SpaceX is working on a version of its rocket that will use two extra boosters to carry as much as 35 tons into orbit. Musk says the parts necessary to build a Mars spaceship could be launched on these more powerful rockets and then assembled in space, the same way the International Space Station was built. Or SpaceX could build a much larger craft -- "A big freaking rocket," Musk says -- to go straight to the Red Planet from our own.

None of this, of course, is paid for yet, and there is no clear market for Mars rockets. "We're taking a walk-before-you-run attitude," says Lori Garver, the deputy NASA administrator and the former space adviser to the Obama campaign. "We're hoping there will be some near-term successes to prove out our plan for commercial space." To date, Falcon 9 has flown only once, and there are two test flights remaining before it can begin flying to the space station.
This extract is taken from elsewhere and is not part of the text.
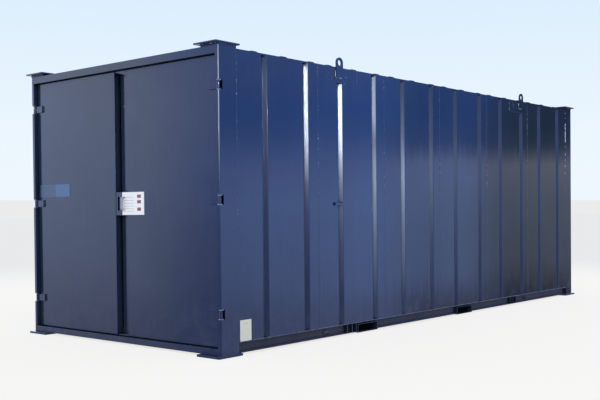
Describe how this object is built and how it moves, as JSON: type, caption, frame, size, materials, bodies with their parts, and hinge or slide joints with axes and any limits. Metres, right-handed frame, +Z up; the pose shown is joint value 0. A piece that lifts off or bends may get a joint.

If it suffers more failures, any talk of Mars would seem to be off the table.

In that case, it's hard to imagine Musk failing gracefully. The psychic blow would be too great -- or he would destroy himself financially trying to salvage his dreams.

Musk hopes to eventually devote the bulk of his energy to SpaceX. Tesla's government loans require him to hold on to most of his stock until the loans are repaid, and an agreement with Daimler mandates that he stay on as CEO at least until the completion of the Model S in 2012. "I'm committed to Tesla, but nobody should be CEO forever," he says. "I think I've burnt out some mental circuits over the past couple of years."

Musk's chief concern is that by the time humanity is ready to get to Mars, he will be too old or frail to survive the journey. "I don't want to be doddering around up there, needing a quadruple bypass or something," he says, adding that, ideally, he will be on Mars by 2030, and by 2040 at the very latest.

But even that sounds ambitious. I ask him if he can really, really get it all done in his lifetime.

"Probably," he says. "Hopefully."

Then he pauses for a few seconds to consider the enormity of that question. He will be 69 in 2040. "Thirty years," he says. "That's me since I was 9. I think I can get a lot accomplished in that period of time."